You would need to look at the generated assembly to see if the compiler didn’t sneak in a read instruction before (or skipped it entirely) after it bitwise-ORed it with RCC_CR_HSEON.

Since *pRCC_CR |= RCC_CR_HSEON; involves

  1. loading the current value of *pRCC_CR from the pointer
  2. ORing a constant onto it
  3. writing back the new value to the pointer

the next !(*pRCC_CR & RCC_CR_HSERDY)) technically does not need to re-read the value from the pointer: We just read it and know its value because we just wrote it out again. The compiler can very aggresively optimize it out, and legaly so, due to the way the pointer is declared.

This is what happens when the pointer is not marked with volatile.

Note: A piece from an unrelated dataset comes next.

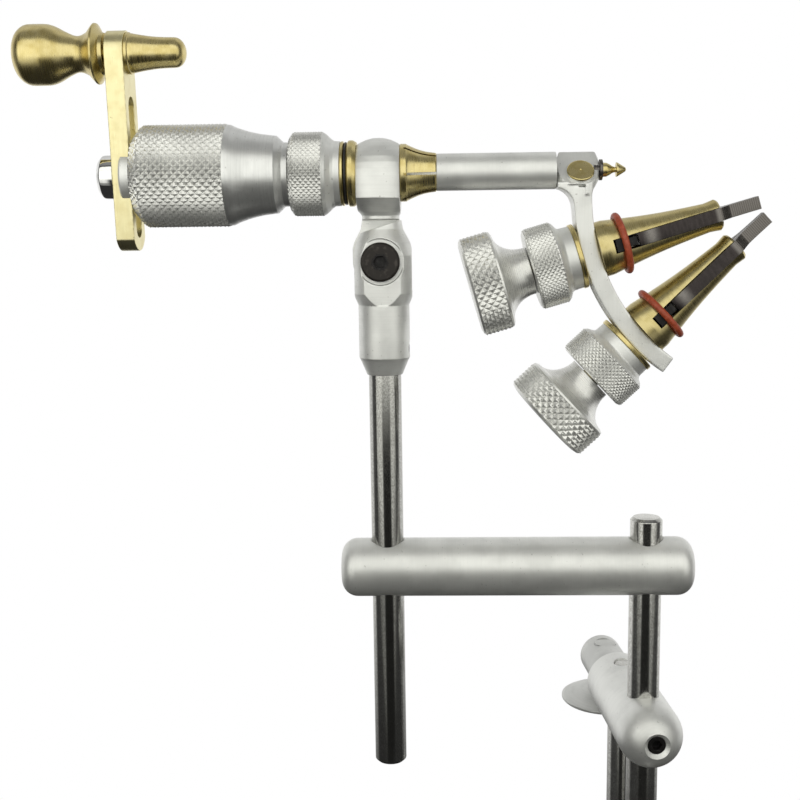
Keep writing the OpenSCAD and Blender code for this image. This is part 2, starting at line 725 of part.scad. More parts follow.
module jaw_lock_ring() color("#b9bbb9") difference() {
    r = lock_d / 2;
    rc = lock_collar_d / 2;
    turned([[-lock_end_r, 0], [-lock_end_r, r - 1], [-lock_end_r + 0.8, r], [-lock_r - 0.4, r],
        [-lock_r + 0.2, r - 0.5], [-lock_r + 1, r - 1.9], [-lock_r + 1.5, rc + 0.3], [-lock_r + 2, rc],
        [-collar_r, rc], [-collar_r, 0]]);
    rod_x(-lock_end_r - 1, barrel_d + 2 * fit, 20);
}

module jaw_washer() color("#a8925a") difference() {
    turned([[-collar_r, 0], [-collar_r, washer_d / 2 - 0.2], [-collar_r + 0.2, washer_d / 2],
        [-washer_r - 0.2, washer_d / 2], [-washer_r, washer_d / 2 - 0.2], [-washer_r, 0]]);
    rod_x(-collar_r - 1, barrel_d + 2 * fit, 4);
}

module jaw_cone() color("#a8925a") difference() {
    r0 = cone_d / 2;
    r1 = cone_tip_d / 2;
    x1 = -cone_tip_r;
    union() {
        intersection() {
            turned(concat(
                [[-arm_r - 1, 0], [-arm_r - 1, r0], [-arm_r + 2.5, r0]],
                sweep_curve([-arm_r + 3, r0], [x1 - 4, r1 - 0.2], 0.6, 8),
                [[x1 - 2.6, r1], [x1 - 0.8, r1], [x1, r1 - 0.8], [x1, 0]]));
            rod_y(2 * (arm_r - 0.1), 3 * reach);
        }
        rod_x(-barrel_end_r, barrel_d, barrel_end_r - arm_r + 2);
    }
    rod_x(-barrel_end_r - 1, draw_d + 2 * fit, barrel_end_r + 1 - slot_end_r + 1);
    translate([-slot_end_r, -20, -strip_w / 2 - gap / 2]) cube([slot_end_r, 40, strip_w + gap]);
}

module jaw_rubber_ring() color("#a5392a") translate([-ring_r, 0, 0]) rotate([0, 90, 0])
    rotate_extrude($fn = 72) translate([ring_seat + ring_section / 2, 0]) circle(d = ring_section);

// One jaw strip: side is -1 for the front one and 1 for the rear one
module jaw_strip(side) color("#4a484c") {
    y0 = cone_d / 2 - 1.5;
    y1 = cone_tip_d / 2 + 0.1;
    bend = cone_tip_r - 1.5;
    outline = [[-strip_end_r, y0], [-strip_end_r + 1, y0 + 0.2], [-cone_tip_r - 2.5, y1],
        [-bend, y1 - 0.6], [-bend + 2.5, strip_t], [-tip_r, strip_t - 0.4], [-tip_r, 0.03],
        [-bend - 4, 0.03], [-cone_tip_r - 6, y1 - 2], [-strip_end_r, y0 - strip_t]];
    linear_extrude(strip_w, center = true) polygon([for (p = outline) [p[0], side * p[1]]]);
}

module jaw_heel() color("#242326") {
    // its corners clear the rubber ring
    reach = sqrt(pow(ring_seat - gap / 2, 2) - pow(strip_w / 2, 2));
    difference() {
        translate([-heel_r - heel_w / 2 + 0.2, -reach, -strip_w / 2]) cube([heel_w, 2 * reach, strip_w]);
        rod_x(-heel_r - 10, draw_d, 10);
    }
    for (s = [-1, 1]) translate([-heel_r + 1, s * (reach - heel_tab) - heel_tab / 2, -strip_w / 2 + 0.6])
        cube([heel_r - strip_end_r - 1, heel_tab, strip_w - 1.2]);
}

module jaw_1_knob() jaw_at(0) jaw_knob();
module jaw_1_drawbar() jaw_at(0) jaw_drawbar();
module jaw_1_lock_ring() jaw_at(0) jaw_lock_ring();
module jaw_1_washer() jaw_at(0) jaw_washer();
module jaw_1_cone() jaw_at(0) jaw_cone();
module jaw_1_rubber_ring() jaw_at(0) jaw_rubber_ring();
module jaw_1_strip_front() jaw_at(0) jaw_strip(-1);
module jaw_1_strip_rear() jaw_at(0) jaw_strip(1);
module jaw_1_heel() jaw_at(0) jaw_heel();
module jaw_2_knob() jaw_at(1) jaw_knob();
module jaw_2_drawbar() jaw_at(1) jaw_drawbar();
module jaw_2_lock_ring() jaw_at(1) jaw_lock_ring();
module jaw_2_washer() jaw_at(1) jaw_washer();
module jaw_2_cone() jaw_at(1) jaw_cone();
module jaw_2_rubber_ring() jaw_at(1) jaw_rubber_ring();
module jaw_2_strip_front() jaw_at(1) jaw_strip(-1);
module jaw_2_strip_rear() jaw_at(1) jaw_strip(1);
module jaw_2_heel() jaw_at(1) jaw_heel();

// Table clamp. Its own frame has the support post as Z axis and the arm along +Y.
module clamped(drop) translate([support_x, 0, -drop]) rotate([0, 0, clamp_turn]) children();

// A round arm along +Y with a ball end in front
module clamp_arm_body() {
    translate([0, -ball_front, 0]) sphere(d = clamp_d);
    translate([0, -ball_front, 0]) rotate([-90, 0, 0])
        cylinder(d = clamp_d, h = ball_front + clamp_front - 0.4);
    translate([0, clamp_front - 0.4 - eps, 0]) rotate([-90, 0, 0])
        cylinder(d1 = clamp_d, d2 = clamp_d - 0.8, h = 0.4);
}

module arm_screw_hole() translate([0, -ball_front - clamp_d / 2, 0]) rotate([-90, 0, 0]) {
    translate([0, 0, -1]) cylinder(d = set_screw_d, h = ball_front + clamp_d / 2 + 1);
    translate([0, 0, -0.1]) cylinder(d1 = sink_d, d2 = set_screw_d - 0.6, h = 1.7);
}

module arm_screw() translate([0, -rod_r - fit, 0]) rotate([90, 0, 0])
    set_screw(ball_front + clamp_d / 2 - rod_r - 1.9);

module clamp_upper_arm() color("#c2c5c3") clamped(clamp_drop) difference() {
    clamp_arm_body();
    translate([0, 0, -20]) cylinder(d = rod_d, h = 40);
    translate([0, guide_gap, -20]) cylinder(d = rod_d, h = 20);
    translate([0, guide_gap, -1]) cylinder(d = guide_tip_d, h = 20);
    translate([0, clamp_front - stub_len - 0.2, 0]) rotate([-90, 0, 0]) cylinder(d = stub_d, h = 10);
    arm_screw_hole();
}

module arm_extension() color("#c2c5c3") clamped(clamp_drop) difference() {
    union() {
        translate([0, clamp_front - stub_len, 0]) rotate([-90, 0, 0])
            cylinder(d = stub_d, h = stub_len + eps);
        translate([0, clamp_front, 0]) rotate([-90, 0, 0])
            cylinder(d = clamp_rear_d, h = clamp_reach - clamp_front + clamp_tail - 1);
        translate([0, clamp_reach + clamp_tail - 1 - eps, 0]) rotate([-90, 0, 0])
            cylinder(d1 = clamp_rear_d, d2 = clamp_rear_d - 2, h = 1);
    }
    translate([0, clamp_reach, -20]) cylinder(d = pad_stem_d, h = 40);
}

module upper_pad() color("#c2c5c3") clamped(clamp_drop) translate([0, clamp_reach, -pad_drop]) {
    r = pad_d / 2;
    top = pad_drop - clamp_rear_d / 2 - gap;
    rotate_extrude($fn = 96) polygon([[0, 0], [r - 0.4, 0], [r, 0.4], [r, 1.1], [r - 1, 1.6], [r - 4, 2.5],
        [r - 8, 3.1], [pad_stem_d / 2 + 1.6, 3.4], [pad_stem_d / 2 + 1.2, top], [0, top]]);
    cylinder(d = pad_stem_d - 2 * fit, h = pad_drop + clamp_rear_d / 2 - 0.3);
}

module upper_arm_screw() color("#1d1d1f") clamped(clamp_drop) arm_screw();

module guide_rod() color("#77787a") clamped(clamp_drop) translate([0, guide_gap, 0]) {
    low = support_top + support_len - clamp_drop;
    translate([0, 0, -low]) cylinder(d = rod_d, h = low);
    cylinder(d = guide_tip_d - 2 * fit, h = clamp_d / 2 - 0.4);
}

module clamp_lower_arm() color("#c2c5c3") clamped(lower_arm_drop) difference() {
    union() {
        clamp_arm_body();
        translate([0, clamp_front - 1, 0]) rotate([-90, 0, 0])
            cylinder(d = clamp_rear_d, h = clamp_reach - clamp_front + clamp_tail);
        translate([0, clamp_reach + clamp_tail - 1 - eps, 0]) rotate([-90, 0, 0])
            cylinder(d1 = clamp_rear_d, d2 = clamp_rear_d - 2, h = 1);
    }
    translate([0, 0, -20]) cylinder(d = rod_d + 2 * fit, h = 40);
    translate([0, guide_gap, -20]) cylinder(d = rod_d + 2 * fit, h = 40);
    translate([0, clamp_reach, -20]) cylinder(d = screw_d + 2 * fit, h = 40);
    arm_screw_hole();
}

module lower_arm_screw() color("#1d1d1f") clamped(lower_arm_drop) arm_screw();

module clamp_foot() color("#c2c5c3") translate([0, 0, lower_arm_drop + foot_z - foot_t])
    clamped(lower_arm_drop) translate([0, clamp_reach, 0]) difference() {
        rotate_extrude($fn = 96) polygon([[0, 0], [screw_d / 2 + 2.4, 0], [screw_d / 2 + 3, 1.4],
            [foot_d / 2 - 1, 3], [foot_d / 2, 3.5], [foot_d / 2, foot_t - 0.3], [foot_d / 2 - 0.3, foot_t],
            [0, foot_t]]);
        translate([0, 0, -1]) cylinder(d = screw_d - 2 + 2 * fit, h = foot_t - 0.5);
    }

module clamp_screw() color("#8d8f90") translate([0, 0, lower_arm_drop + foot_z - foot_t])
    clamped(lower_arm_drop) translate([0, clamp_reach, 0]) {
        cylinder(d = screw_d - 2, h = foot_t - 1.6);
        translate([0, 0, -screw_len]) cylinder(d = screw_d, h = screw_len - gap / 2);
        translate([0, 0, -gap]) cylinder(d = screw_d - 2, h = gap + eps);
    }

module clamp_knob() color("#b9bbb9") translate([0, 0, lower_arm_drop + foot_z - foot_t])
    clamped(lower_arm_drop) translate([0, clamp_reach, -screw_len - 2]) difference() {
        r = knob_grip_d / 2;
        rotate_extrude($fn = 96) polygon([[0, 0], [r - 1, 0], [r, 1], [r, knob_grip_w - 3],
            [r - 0.8, knob_grip_w - 2], [r - 4, knob_grip_w], [0, knob_grip_w]]);
        translate([0, 0, 2]) cylinder(d = screw_d, h = 20);
    }

placed() crank_handle();
placed() handle_pin();
placed() crank_bar();
placed() clamp_button();
placed() drive_hub();
placed() grip_sleeve();
placed() drag_ring();
placed() thin_ring();
placed() seal_ring();
placed() bearing_bush();
placed() head_block();
placed() spindle();
placed() collet();
placed() arm_tube();
placed() barb_tip();
placed() jaw_arm();
placed() arm_pin();
placed() jaw_1_knob();
placed() jaw_1_drawbar();
placed() jaw_1_lock_ring();
placed() jaw_1_washer();
placed() jaw_1_cone();
placed() jaw_1_rubber_ring();
placed() jaw_1_strip_front();
placed() jaw_1_strip_rear();
placed() jaw_1_heel();
placed() jaw_2_knob();
placed() jaw_2_drawbar();
placed() jaw_2_lock_ring();
placed() jaw_2_washer();
placed() jaw_2_cone();
placed() jaw_2_rubber_ring();
placed() jaw_2_strip_front();
placed() jaw_2_strip_rear();
placed() jaw_2_heel();
placed() stem_socket();
placed() pivot_screw();
placed() pivot_nut();
placed() socket_set_screw();
placed() vise_post();
placed() offset_bar();
placed() bar_set_screws();
placed() support_post();
placed() guide_rod();
placed() clamp_upper_arm();
placed() arm_extension();
placed() upper_pad();
placed() upper_arm_screw();
placed() clamp_lower_arm();
placed() lower_arm_screw();
placed() clamp_screw();
placed() clamp_knob();
placed() clamp_foot();
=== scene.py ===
# The looks of a rotary fly tying vise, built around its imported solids.
# Sizes are millimetres in the drawing frame: the spindle is the X axis, the vise post is at X = 0,
# Y is depth with the front at -Y, and Z is up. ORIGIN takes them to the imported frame.
import json
from math import cos, hypot, pi, radians, sin, tan

import bpy
import bmesh
from mathutils import Matrix, Vector


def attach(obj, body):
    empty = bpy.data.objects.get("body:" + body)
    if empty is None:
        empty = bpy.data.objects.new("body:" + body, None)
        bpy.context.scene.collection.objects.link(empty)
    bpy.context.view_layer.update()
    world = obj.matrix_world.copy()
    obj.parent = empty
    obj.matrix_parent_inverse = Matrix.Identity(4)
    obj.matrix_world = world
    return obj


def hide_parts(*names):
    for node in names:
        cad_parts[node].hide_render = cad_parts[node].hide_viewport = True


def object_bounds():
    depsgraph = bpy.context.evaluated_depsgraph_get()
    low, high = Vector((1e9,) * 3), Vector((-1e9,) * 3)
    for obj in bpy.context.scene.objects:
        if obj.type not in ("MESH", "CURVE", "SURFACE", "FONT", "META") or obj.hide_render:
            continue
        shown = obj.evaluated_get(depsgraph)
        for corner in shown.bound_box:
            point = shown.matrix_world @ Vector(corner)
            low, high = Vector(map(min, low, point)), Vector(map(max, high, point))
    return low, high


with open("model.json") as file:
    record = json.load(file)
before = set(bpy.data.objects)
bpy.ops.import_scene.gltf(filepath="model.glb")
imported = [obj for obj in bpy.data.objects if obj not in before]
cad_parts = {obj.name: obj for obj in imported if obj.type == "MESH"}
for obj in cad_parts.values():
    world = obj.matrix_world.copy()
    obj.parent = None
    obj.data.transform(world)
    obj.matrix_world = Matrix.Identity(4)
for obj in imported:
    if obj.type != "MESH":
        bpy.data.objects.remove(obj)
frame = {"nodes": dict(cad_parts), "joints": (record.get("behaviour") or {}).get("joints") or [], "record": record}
cad_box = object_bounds()

MM = 0.001
JOINTS = {j["name"]: j for j in frame["joints"]}
ORIGIN = Vector(JOINTS["spindle_turn"]["pos_m"])
ARC = Vector(JOINTS["jaw_1_swing"]["pos_m"])
JAW_AXES = {i: Vector(JOINTS[f"jaw_{i}_knob_turn"]["axis"]) for i in (1, 2)}
CRANK_OUT = Vector(JOINTS["crank_slide"]["axis"])
BODY_OF = {node: body for body, nodes in frame["record"]["behaviour"]["bodies"].items() for node in nodes}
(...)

But really, I would not expend much time and energy looking how the compiler translated broken code on different optimization levels. It needs to be fixed.

Technically, VisualGDB is the IDE, the only thing that matters is what compiler that IDE invoked to compile the code. And reading https://visualgdb.com/, it supports GCC, Keil and IAR.

If VisualGDB was using GCC for the project, as does PlatformIO, then both these IDEs can be made to compile the firmware code in the exact same way, by massaging the compiler settings (macros, optimization levels, etc.) to match to the other exactly (build_flags to set additional flags, build_unflags to unset wrong defaults).

That’s why it’s important to do a “verbose build” in the original IDE, noting every compiler invocation with their exact settings / flags. That can then be compared to the compiler invocations done by PlatformIO (project tasks → Advanced → Verbose Build), and build_flags/unflags can be used to massage PlatformIO into using the same flags as the original IDE. Then, if the compiler versions etc. are also the same of course, the exact same build should fall out.

It really only gets complicated when the project is being ported from one compiler to the other.